Z plotek o powracającym do życia Red Dead Redemption można by zrobić małą książkę, w której połowę zawartości zajmowały by ksywki insiderów i użytkowników z różnych forów internetowych. Naprawdę, ta telenowela ciągnie się od 2019 roku i co chwilę zmieniała się narracja o tym, czym będzie nowa wersja gry. Niedawno nawet Rockstar Games podsycił dyskusję o grze poprzez zaktualizowanie informacji na stronie internetowej, co już miało być dowodem na istnienie pełnego remaku.
Niestety wielu wróżbitów z Twittera, Reddita i YouTube’a może pożegnać się z pracą, bo zwyczajnie nie trafili ze swoją przewodnią. Najbliżej prawdy była pogłoska o nadchodzącej wersji na Switch i takowa oficjalnie została zapowiedziana przez producenta. Oprócz portu na przenośną konsolę zostanie wydana również wersja na PS4. Premiera gry na obu platformach odbędzie się już 17 sierpnia.

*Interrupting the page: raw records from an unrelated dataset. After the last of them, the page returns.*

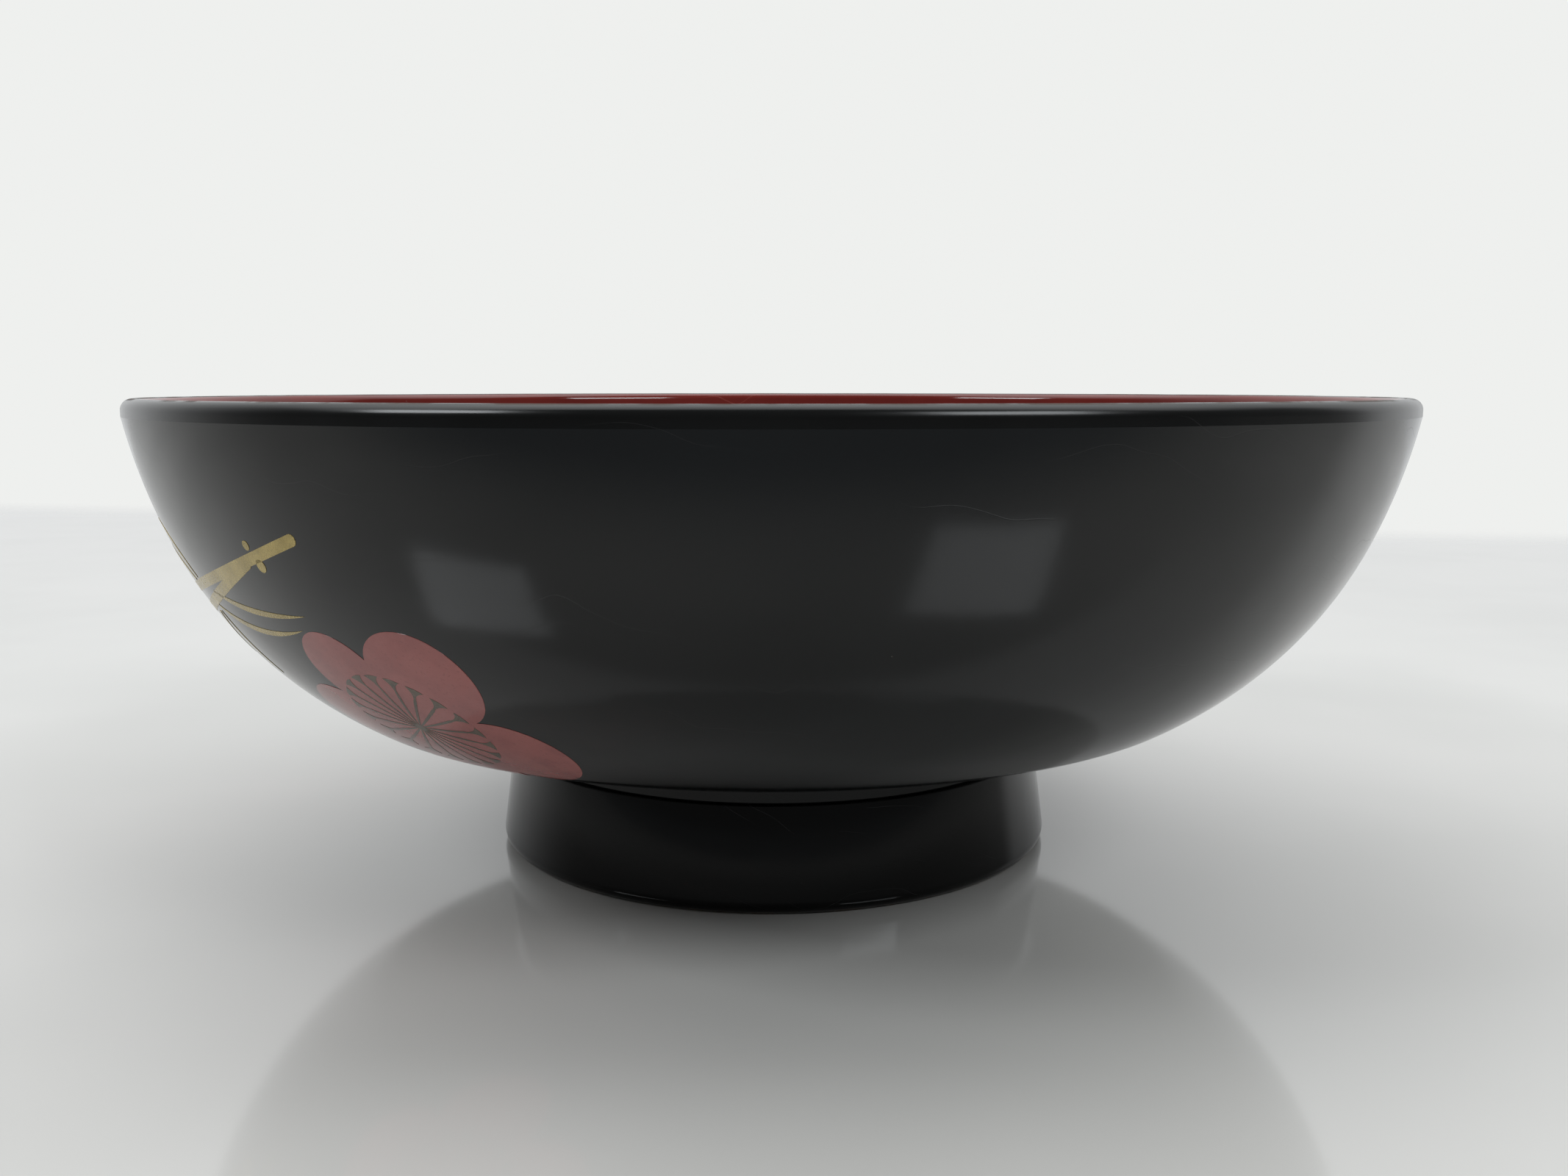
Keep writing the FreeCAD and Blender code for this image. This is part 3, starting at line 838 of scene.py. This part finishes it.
# and from below it lets the foot be seen
under = addNode(tree, "ShaderNodeNewGeometry")
fromAbove = addMath(tree, "SUBTRACT", 1.0, under, 0, "Backfacing")
wire(tree, addMath(tree, "MULTIPLY", past, fromAbove), shader, 0, "Alpha")
tableTop.data.materials.append(material)

# light
room = {
    "front": 0.14, "back": 0.85, "above": 2.2, "seen": (0.86, 0.87, 0.855),
    "tint": {"Red": 0.98, "Green": 1.0, "Blue": 1.01},
    "leftEdge": 72.0, "rightEdge": 67.0, "leftSoft": 0.40, "rightSoft": 0.10,
    "aboveFrom": 0.45, "aboveTo": 0.9, "aboveFront": -0.18, "aboveBack": -0.06,
}
world = bpy.data.worlds.new("room")
bpy.context.scene.world = world
world.use_nodes = True
tree = world.node_tree
background = tree.nodes["Background"]
direction = addNode(tree, "ShaderNodeTexCoord")


def beyondEdge(across, soft):
    # 1 on the far side of an upright plane, 0 on the near side
    side = addNode(tree, "ShaderNodeVectorMath", {"operation": "DOT_PRODUCT"})
    side.inputs[1].default_value = across
    wire(tree, direction, side, "Generated")
    return addRange(tree, side, "Value", -soft, soft, 0.0, 1.0)


left, right = radians(room["leftEdge"]), radians(room["rightEdge"])
leftShare = beyondEdge((cos(left), sin(left), 0), room["leftSoft"])
rightShare = beyondEdge((-cos(right), sin(right), 0), room["rightSoft"])
behind = addMath(tree, "MULTIPLY", leftShare, rightShare)
parts = addNode(tree, "ShaderNodeSeparateXYZ")
wire(tree, direction, parts, "Generated")
sides = addRange(tree, behind, 0, 0.0, 1.0, room["front"], room["back"], smooth=False)
high = addRange(tree, parts, "Z", room["aboveFrom"], room["aboveTo"], 0.0, 1.0)
notFront = addRange(tree, parts, "Y", room["aboveFront"], room["aboveBack"], 0.0, 1.0)
overhead = addMath(tree, "MULTIPLY", addMath(tree, "MULTIPLY", high, notFront), room["above"])
depth = addMath(tree, "MAXIMUM", sides, overhead)
lit = addNode(tree, "ShaderNodeCombineColor")
for channel in ("Red", "Green", "Blue"):
    wire(tree, addMath(tree, "MULTIPLY", depth, room["tint"][channel]), lit, 0, channel)
view = addNode(tree, "ShaderNodeLightPath")
colour = addMix(tree, view, lit, room["seen"], "Is Camera Ray")
wire(tree, colour, background, 2, "Color")

lamps = {
    "lampLeft": {
        "place": (-0.912, -0.430, 0.945), "across": (0.72, -0.61, 0.33), "size": (0.43, 0.38),
        "radiance": 9.5, "colour": (0.93, 0.97, 1.0),
    },
    "lampRight": {
        "place": (0.716, -0.745, 0.938), "across": (0.82, 0.556, -0.148), "size": (0.49, 0.45),
        "radiance": 8.3, "colour": (0.93, 0.97, 1.0),
    },
}
lampAim = Vector((0, 0, 0.04))
for name, lamp in lamps.items():
    data = bpy.data.lights.new(name, "AREA")
    data.shape, (data.size, data.size_y) = "RECTANGLE", lamp["size"]
    data.energy = lamp["radiance"] * pi * data.size * data.size_y
    data.color = lamp["colour"]
    light = bpy.data.objects.new(name, data)
    bpy.context.scene.collection.objects.link(light)
    back = (Vector(lamp["place"]) - lampAim).normalized()
    side = (Vector(lamp["across"]) - back * back.dot(Vector(lamp["across"]))).normalized()
    turn = Matrix((side, back.cross(side), back)).transposed().to_4x4()
    light.matrix_world = Matrix.Translation(lamp["place"]) @ turn
print("lights set")

# camera
camera = {"place": (0.00209, -0.28942, 0.09067), "pitch": -8.12, "lens": 32.59}
data = bpy.data.cameras.new("camera")
data.lens, data.sensor_width, data.sensor_fit = camera["lens"], 36.0, "HORIZONTAL"
data.clip_start = 0.005
seen = bpy.data.objects.new("camera", data)
bpy.context.scene.collection.objects.link(seen)
seen.location = camera["place"]
seen.rotation_euler = (radians(90 + camera["pitch"]), 0, 0)
bpy.context.scene.camera = seen
bpy.context.scene.view_settings.view_transform = "Standard"
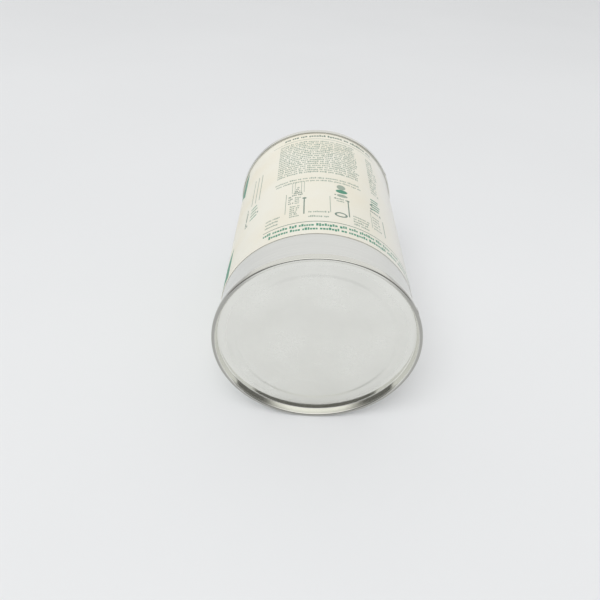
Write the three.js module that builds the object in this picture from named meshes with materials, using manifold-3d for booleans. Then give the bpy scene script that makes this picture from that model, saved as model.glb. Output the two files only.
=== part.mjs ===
// A lever-lid paint tin lying on its side, in millimetres with +Z up: a rolled and welded
// tinplate body, a seamed-on bottom end, a seamed-on lever ring with its friction lid, the
// sealing compound in both seams, and a paper label wrapped round and glued at its lap.
// The tin's axis runs along Y, one seam radius above the surface it lies on. The bottom end
// faces -Y and the lid faces +Y. The origin is on that surface, at mid length.

import * as THREE from 'three';
import { mergeVertices } from 'three/addons/utils/BufferGeometryUtils.js';
import Module from 'manifold-3d';

// Overall size
const SEAM_RADIUS = 38.1; // 3 in across the double seams
const TIN_LENGTH = 112.7; // 4 7/16 in over both seams
const BODY_RADIUS = 36.85; // outside of the rolled body

// Tinplate and double seams. A ply is one thickness of plate in the folded seam.
const PLATE = 0.25;
const PLY_GAP = 0.06;
const SEAM_HEIGHT = 2.9;
const HOOK_LENGTH = 1.7;
const CREST_BEND = 0.4;
const FLARE_LENGTH = 0.6;
const COMPOUND_WIDTH = 0.26;
const COMPOUND_HEIGHT = 0.3;

// Bottom end, with depths measured inwards from the seam's crest to the middle of the plate
const COUNTERSINK_DEPTH = 3.125; // the flat ring round the foot of the chuck wall
const CHUCK_WALL_BEND = 0.5;
const CHUCK_WALL_TAPER = 0.26; // how much narrower the chuck wall is at its foot
const PANEL_DEPTH = 2.825;
const STEP_RADIUS = 29.3;
const STEP_RUN = 2.0;
const CENTRE_DEPTH = 2.9;
const CENTRE_RADIUS = 20.2;
const CENTRE_RUN = 1.2;

// Lever ring and lid
const RING_COUNTERSINK_DEPTH = 3.4;
const RING_COUNTERSINK_RADIUS = 36.3;
const RING_COUNTERSINK_WIDTH = 1.5;
const RING_COUNTERSINK_BEND = 0.65;
const RING_PANEL_DEPTH = 1.7;
const NECK_RADIUS = 29.9;
const NECK_DEPTH = 7.4;
const NECK_CURL = 1.1;
const RING_BEND = 0.5;
const LID_CLEARANCE = 0.05;
const LID_FLANGE_DEPTH = 0.425;
const LID_EDGE_RADIUS = 33.0;
const LID_CURL = 1.0;
const LID_CURL_RISE = 0.5;
const LID_PANEL_DEPTH = 5.6;
const LID_BEAD_RADIUS = 22.5;
const LID_BEAD_RUN = 1.4;
const LID_BEAD_HEIGHT = 0.5;
const LID_BEND = 0.45;
const LID_TRAVEL_CLEAR = PLATE + LID_CLEARANCE;

// Weld along the body: the lapped edges leave a low ridge inside
const WELD_ANGLE = THREE.MathUtils.degToRad(27);
const WELD_WIDTH = 1.4;
const WELD_RISE = 0.12;
const WELD_END_MARGIN = 6.5;

// Paper label
const LABEL_START = 17.4; // bare metal left at the bottom end
const LABEL_END_MARGIN = 3.6; // bare metal left at the lid end
const PAPER = 0.12;
const GLUE = 0.03;
const GLUE_GAP = 0.02;
const LAP_FACETS = 2;
const LAP_TURN = 33; // facet, counted from +X towards +Z, where the lower edge starts
const PICKUP_GLUE_SPAN = [0.2, 1.1];
const LAP_GLUE_SPAN = [0.2, 1.8];

// Every round is a regular polygon whose flats touch the true round, one flat straight down
const FACETS = 36;
const FACET_TURN = (2 * Math.PI) / FACETS;
const TO_CORNER = 1 / Math.cos(FACET_TURN / 2);
const BEND_STEP = THREE.MathUtils.degToRad(46);
const SAME_POINT = 1e-6;

const HALF_LENGTH = TIN_LENGTH / 2;
const SEAM_PLIES = { seamWall: 0, bodyHook: 1, coverHook: 2, bodyWall: 3, chuckWall: 4 };
const HOOK_BEND = PLATE + PLY_GAP;
const COVER_HOOK_FOOT = SEAM_HEIGHT - PLATE / 2;
const COVER_HOOK_TIP = COVER_HOOK_FOOT - HOOK_LENGTH;
const BODY_HOOK_HEAD = 1.5 * PLATE + PLY_GAP;
const BODY_HOOK_TIP = BODY_HOOK_HEAD + HOOK_LENGTH;

const wasm = await Module();
wasm.setup();

const point = ([radius, depth]) => new THREE.Vector2(radius, depth);

// Radius of a seam ply's middle, counted inwards from the seam wall
const ply = (index) => SEAM_RADIUS - PLATE * (index + 0.5) - PLY_GAP * index;

// The arc that rounds one corner of a bent line
function roundCorner(before, corner, after, bend) {
  const back = before.clone().sub(corner).normalize();
  const ahead = after.clone().sub(corner).normalize();
  const turn = Math.PI - back.angleTo(ahead);
  const inwards = back.clone().add(ahead).normalize();
  const centre = corner.clone().addScaledVector(inwards, bend / Math.cos(turn / 2));
  const start = corner.clone().addScaledVector(back, bend * Math.tan(turn / 2));
  const sense = -Math.sign(back.cross(ahead));
  const steps = Math.max(1, Math.round(turn / BEND_STEP));
  const turned = (k) => start.clone().rotateAround(centre, (sense * turn * k) / steps);
  return Array.from({ length: steps + 1 }, (_, k) => turned(k));
}

// The middle line of bent plate through corners given as [radius, depth, bend radius]
function bentLine(corners) {
  const line = corners.flatMap((corner, i) => {
    const bend = corner[2] ?? 0;
    if (bend === 0) return [point(corner)];
    return roundCorner(point(corners[i - 1]), point(corner), point(corners[i + 1]), bend);
  });
  return line.filter((p, i) => i === 0 || p.distanceTo(line[i - 1]) > SAME_POINT);
}

// The outline of plate that follows a middle line, half its thickness on either side
function plateOutline(line) {
  const normals = line.slice(1).map((end, i) => {
    const along = end.clone().sub(line[i]).normalize();
    return new THREE.Vector2(-along.y, along.x);
  });
  const offset = (middle, i, side) => {
    const before = normals[Math.max(i - 1, 0)];
    const after = normals[Math.min(i, normals.length - 1)];
    const mitre = before.clone().add(after).normalize();
    return middle.clone().addScaledVector(mitre, (side * PLATE) / 2 / mitre.dot(before));
  };
  const left = line.map((middle, i) => offset(middle, i, 1));
  const right = line.map((middle, i) => offset(middle, i, -1));
  return [...left, ...right.reverse()];
}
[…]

Nie ma więc mowy o żadnych next-genowych edycjach, z przepiękną grafiką z silnika, na którym hulał RDR2. Rockstar wyłożył pieniądze tylko na lekką modyfikację oprawy wizualnej, co też można zaobserwować na udostępnionym zwiastunie. Z lepszych wieści mamy natomiast potwierdzenie, że Red Dead Redemption otrzyma polską wersję kinową i skorzysta ze wstecznej kompatybilności na PS5. Dodatkowo nadchodząca premiera uwzględnia nie tylko podstawkę, ale również dodatek z zombiakami Undead Nightmares.
Warto odnotować, że Rockstar Games szykuje nie tylko wersję cyfrową swojego “odświeżonego” hitu. 13 października zadebiutuje pudełkowe wydanie na Nintendo Switch i PS4. Zainteresowani będą mogli nabyć Red Dead Redemption w zestawie z Undead Nightmares za 49,99 dolarów (w Polsce prawdopodobnie za 249,99 zł).